The Guardian has been flooded with letters from irate women after it published a front-page report on Ms. Lessing's merciless attack on female ``misogynists'' at the Edinburgh book festival. They have accused the newspaper of ``insulting'' its women readers by highlighting what they regard as Ms. Lessing's misplaced remarks. One woman academic said it was misleading to describe Ms. Lessing as a ``feminist icon'' as the fact was that she ``never supported women's liberation.'' There were traces of her ``fear of feminism'' even in her 1962 classic The Golden Notebook, and her ``mourning for heroic masculinity'' was old hat.

But ironically, even some men thought that Ms. Lessing had gone over the top; and at least one Londoner was bold enough to put it down in black and white. ``As a man, I feel Doris Lessing's comments are extremely wide of the mark. I don't feel at all `cowed' by feminism or feel the need to `fight back' against it. Fight back against what, exactly? That women have been demanding equal pay for equal work?'' he asked.

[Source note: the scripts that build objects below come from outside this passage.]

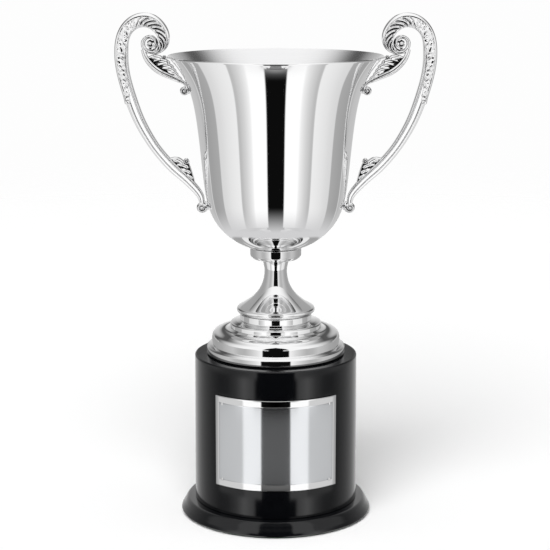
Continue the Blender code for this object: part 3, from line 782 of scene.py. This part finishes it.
def plate_leaf(name, outline, depth):
    """Thin backing of a palmette, with its outline rounded by a spline."""
    closed = spline(outline + outline[:1], 6)[:-1]
    levels = [(-depth, 0.55), (-depth * 0.6, 0.0), (depth * 0.6, 0.0), (depth, 0.55)]
    points = np.array(closed)
    middle = points.mean(0)
    rings = np.empty((len(levels), len(points), 3))
    for i, (y, inset) in enumerate(levels):
        shrink = points - middle
        shrink *= (1 - inset / np.linalg.norm(shrink, axis=1))[:, None]
        rings[i, :, 0] = middle[0] + shrink[:, 0]
        rings[i, :, 1] = y
        rings[i, :, 2] = middle[1] + shrink[:, 1]
    return loft(name, rings, CAST_SILVER, 60.0)


def screw_seat(scroll):
    """Point on the bowl's wall nearest an end scroll, and the way from the wall to the scroll."""
    x, z, _ = scroll
    radius, slope = wall_at(z)
    contact_z = z + slope * (x - radius)
    radius, slope = wall_at(contact_z)
    return Vector((radius, 0.0, contact_z)), Vector((1.0, 0.0, -slope)).normalized()


def boss(name, scroll):
    """Short round foot between an end scroll and the bowl, with a small collar at the wall."""
    place, out = screw_seat(scroll)
    length = (Vector((scroll[0], 0.0, scroll[1])) - place).dot(out)
    profile = [(0.0, length), (1.7, length), (1.9, 1.9), (2.2, 1.5), (3.0, 1.3), (3.1, 0.9),
               (3.0, 0.6), (0.0, 0.6)]
    return aim(turned(name, profile, CAST_SILVER, TINY_STEPS), place, out)


def bracket_relief(s, n):
    """Two grooves along the whole bracket, whatever the distance s along it."""
    return groove(n, 0.22, 0.10, 0.35) + groove(n, -0.92, 0.12, 0.6)


# Upper scroll: turn from the outer side, its outer radius there and the band's width.
VOLUTE_TURNS = [(200, 7.9, 0.8), (230, 7.6, 1.8), (270, 7.0, 2.3), (315, 6.4, 2.8),
                (360, 5.9, 2.9), (450, 5.0, 1.9), (540, 4.3, 1.5), (630, 3.1, 1.2),
                (720, 2.3, 0.9)]


def volute_path():
    """Band that grows out of the arm's tail, round the eye and into it."""
    turns = np.array(VOLUTE_TURNS)
    cx, cz = VOLUTE
    rows = []
    for angle in range(VOLUTE_TURNS[0][0], VOLUTE_TURNS[-1][0] + 1, 15):
        outer, width = (np.interp(angle, turns[:, 0], turns[:, k]) for k in (1, 2))
        middle, turn = outer - width / 2, math.radians(angle)
        depth = np.interp(angle, (200, 360, 720), (2.6, 3.7, 4.0))
        rows.append((cx + middle * math.cos(turn), cz + middle * math.sin(turn), width / 2, depth))
    return rows


def make_handles():
    """Scroll handle joined from its bars, leaves and beads, and its mirror image."""
    arm = sweep("right_scroll_handle", ARM, ARM_SECTION, arm_relief, step=0.22, count=60)
    cx, cz = VOLUTE
    pieces = [sweep("volute", volute_path(), step=0.35, count=14, per_span=3),
              bead("volute_core", cx, cz, 5.2, 3.1),
              bead("volute_eye", cx, cz, 1.5, 4.2),
              sweep("bracket", BRACKET, None, bracket_relief, step=0.4, count=30)]
    pieces += end_scroll("upper_end", UPPER_SCROLL, SCROLL_START, SCROLL_DEPTH)
    pieces += end_scroll("lower_end", LOWER_SCROLL, SCROLL_START, SCROLL_DEPTH)

    pieces += end_scroll("upper_curl", UPPER_CURL, 200, 2.6)
    pieces += petals("upper_petal",
                     [(82.6, 303.4), (80.6, 300.6), (77.8, 298.2), (74.6, 296.4), (70.8, 294.4),
                      (67.0, 292.2)],
                     [(73.4, 303.0), (68.7, 300.4), (66.3, 297.6), (64.6, 295.0), (63.2, 292.4),
                      (60.8, 289.4)],
                     [1.6, 1.5, 1.4, 1.35, 1.3, 1.1], PETAL_DEPTH)
    pieces.append(plate_leaf("upper_leaf",
                             [(83.4, 304.8), (78.0, 302.6), (73.2, 302.6), (69.0, 299.6),
                              (65.6, 295.4), (62.6, 291.2), (60.6, 287.8), (64.0, 288.4),
                              (70.0, 291.6), (77.0, 295.6), (82.0, 300.6)], LEAF_DEPTH))

    pieces += end_scroll("lower_curl", LOWER_CURL, 190, 2.8)
    pieces += petals("lower_petal",
                     [(68.8, 238.2), (66.0, 233.8), (62.6, 230.4), (59.4, 227.4)],
                     [(60.2, 235.2), (57.2, 232.6), (55.6, 229.0), (54.2, 225.2)],
                     [1.6, 1.4, 1.3, 1.1], PETAL_DEPTH)
    pieces.append(plate_leaf("lower_leaf",
                             [(69.4, 238.0), (63.0, 235.6), (58.0, 236.6), (55.8, 233.4),
                              (54.0, 227.6), (53.2, 221.6), (56.0, 222.0), (62.0, 228.2)],
                             LEAF_DEPTH))
    pieces += [boss("upper_boss", UPPER_SCROLL), boss("lower_boss", LOWER_SCROLL)]
    combine(arm, pieces)
    crease(arm, 50.0)
    show(arm, "right_handle")

    mirrored = arm.data.copy()
    mirrored.transform(Matrix.Scale(-1.0, 4, (1.0, 0.0, 0.0)))
    mirrored.flip_normals()
    other = bpy.data.objects.new("left_scroll_handle", mirrored)
    bpy.context.scene.collection.objects.link(other)
    show(other, "left_handle")


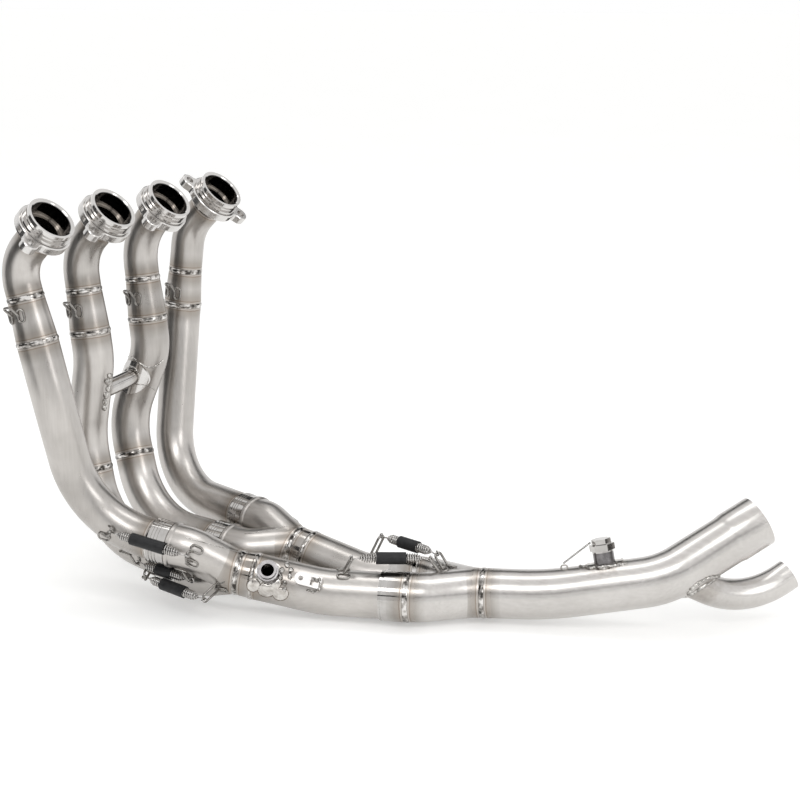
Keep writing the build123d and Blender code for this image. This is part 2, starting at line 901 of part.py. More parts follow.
def wire_anchor():
    radius = final_diameter / 2
    half = anchor_width / 2
    arch = [(-half, 0, 0), (-half, 0, radius + anchor_height), (half, 0, radius + anchor_height), (half, 0, 0)]
    body = rod([Vector(*point) for point in arch], [anchor_width / 3] * 2, anchor_wire)
    return wire_anchor_plane() * body - final_core(final_diameter)


def lock_wire():
    """Twisted pair from the anchor to the plug's head, as two strands."""
    anchor = wire_anchor_plane()
    above = lock_wire_diameter + anchor_wire / 2 + lock_wire_gap
    start = anchor.from_local_coords(Vector(0, 0, final_diameter / 2 + anchor_height + above))
    top = plug_seat() + washer_thickness + plug_flange_height + plug_head_height / 2
    reach = plug_head_across / 2 / cos(radians(30)) + lock_wire_diameter + lock_wire_gap
    end = plug_plane().from_local_coords(Vector(-reach, 0, top))
    length = (end - start).length
    place = Plane(start, z_dir=end - start)
    turn = length / lock_wire_turns
    line = Wire([Helix(turn, length, lock_wire_diameter / 2).edge()])
    section = Plane(line @ 0, z_dir=line % 0) * Circle(lock_wire_diameter / 2)
    strand = sweep(section, path=line, is_frenet=True)
    return place * (strand + Rot(0, 0, 180) * strand)


for number in range(4):
    save(f"port_ring_{number + 1}", port_ring(number))
    save(f"port_flange_{number + 1}", port_flange(number))
    save(f"top_bend_{number + 1}", top_bend(number))
    save(f"step_cone_{number + 1}", step_cone(number))
    save(f"down_tube_{number + 1}", down_tube(number))
    if third_weld[number] is not None:
        save(f"lower_bend_{number + 1}", lower_bend(number))
    save(f"slip_collar_{number + 1}", slip_collar(number))
save("crossover_tube", crossover_tube())
save("crossover_saddle", crossover_saddle())
save("near_merge", two_leg_merge(0, near_merge_end, near_secondary_corner))
save("far_merge", two_leg_merge(2, far_merge_end, far_secondary_corner))
save("near_reducer", reducer(near_merge_end, near_secondary_corner))
save("far_reducer", reducer(far_merge_end, far_secondary_corner))
save("near_secondary", near_secondary())
save("far_secondary", far_secondary())
save("near_inlet_socket", inlet_socket(near_socket_start))
save("far_inlet_socket", inlet_socket(far_socket_start))
save("collector", collector())
save("final_pipe", final_pipe())
save("branch_pipe", branch_pipe())
save("sensor_boss", sensor_boss())
save("sensor_pad", sensor_pad())
save("tab_bracket", tab_bracket())
save("plug_boss", plug_boss())
save("plug_pad", plug_pad())
save("plug_washer", plug_washer())
save("boss_plug", boss_plug())
save("wire_anchor", wire_anchor())
save("lock_wire", lock_wire())
save("upper_hooks", upper_hooks())
save("spring_hooks", spring_hooks())
for number in range(len(spring_lines)):
    save(f"spring_{number + 1}", spring(number))
save("spring_sleeves", Compound(children=[spring_sleeve(n).solid() for n in range(len(spring_lines))]))
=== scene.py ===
from math import cos, pi, radians, sin

import bpy
from mathutils import Euler, Matrix, Vector


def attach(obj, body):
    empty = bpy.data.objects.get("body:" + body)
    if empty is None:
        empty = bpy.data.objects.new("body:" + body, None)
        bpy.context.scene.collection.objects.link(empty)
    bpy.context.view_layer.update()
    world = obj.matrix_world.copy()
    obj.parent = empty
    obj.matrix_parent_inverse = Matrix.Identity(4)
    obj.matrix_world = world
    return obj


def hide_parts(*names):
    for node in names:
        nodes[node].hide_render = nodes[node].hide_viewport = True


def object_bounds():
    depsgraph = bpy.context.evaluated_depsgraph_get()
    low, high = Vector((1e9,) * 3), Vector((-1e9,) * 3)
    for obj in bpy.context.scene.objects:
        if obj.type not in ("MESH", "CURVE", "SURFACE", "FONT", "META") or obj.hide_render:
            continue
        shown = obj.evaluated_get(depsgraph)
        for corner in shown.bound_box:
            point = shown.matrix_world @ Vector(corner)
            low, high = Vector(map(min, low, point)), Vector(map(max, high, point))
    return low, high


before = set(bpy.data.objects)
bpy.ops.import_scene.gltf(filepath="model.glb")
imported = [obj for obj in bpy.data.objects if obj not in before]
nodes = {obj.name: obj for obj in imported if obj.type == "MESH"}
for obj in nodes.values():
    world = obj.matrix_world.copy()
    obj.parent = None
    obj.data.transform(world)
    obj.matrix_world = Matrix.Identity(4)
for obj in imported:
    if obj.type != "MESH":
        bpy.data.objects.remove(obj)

cadLow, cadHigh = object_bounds()
print("frame loaded with", len(nodes), "nodes")


# small helpers for shader nodes

def plug(tree, value, socket):
    if hasattr(value, "is_output"):
        tree.links.new(value, socket)
    else:
        socket.default_value = value


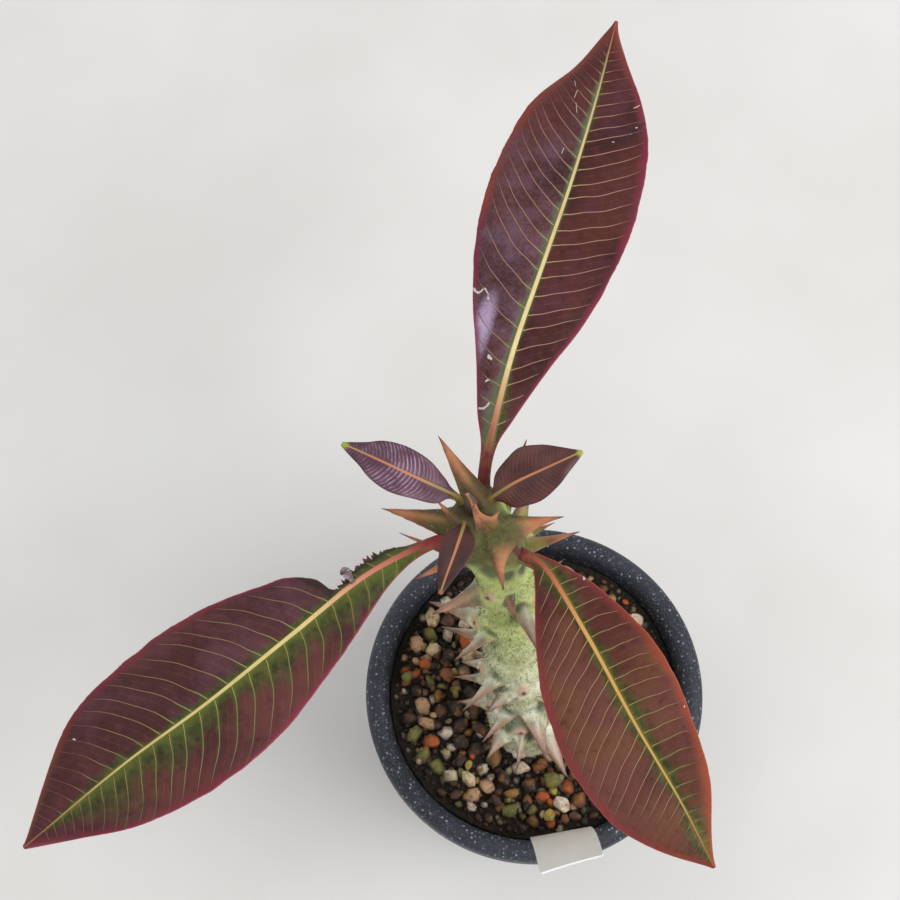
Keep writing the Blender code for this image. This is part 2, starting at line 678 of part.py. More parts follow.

A feminist admirer of Ms. Lessing, the columnist Ms. Natasha Walter, wondered what the writer really meant. ``Where is she seeing men so rubbished and cowed, and women so crowing and triumphant?'', she wrote in The Inde pendent. Ms. Lessing was defending the very same men who quietly collaborated in keeping her novel Mara and Dan out of the Booker shortlist even as they made such a fuss about Salman Rushdie and Vikram Seth.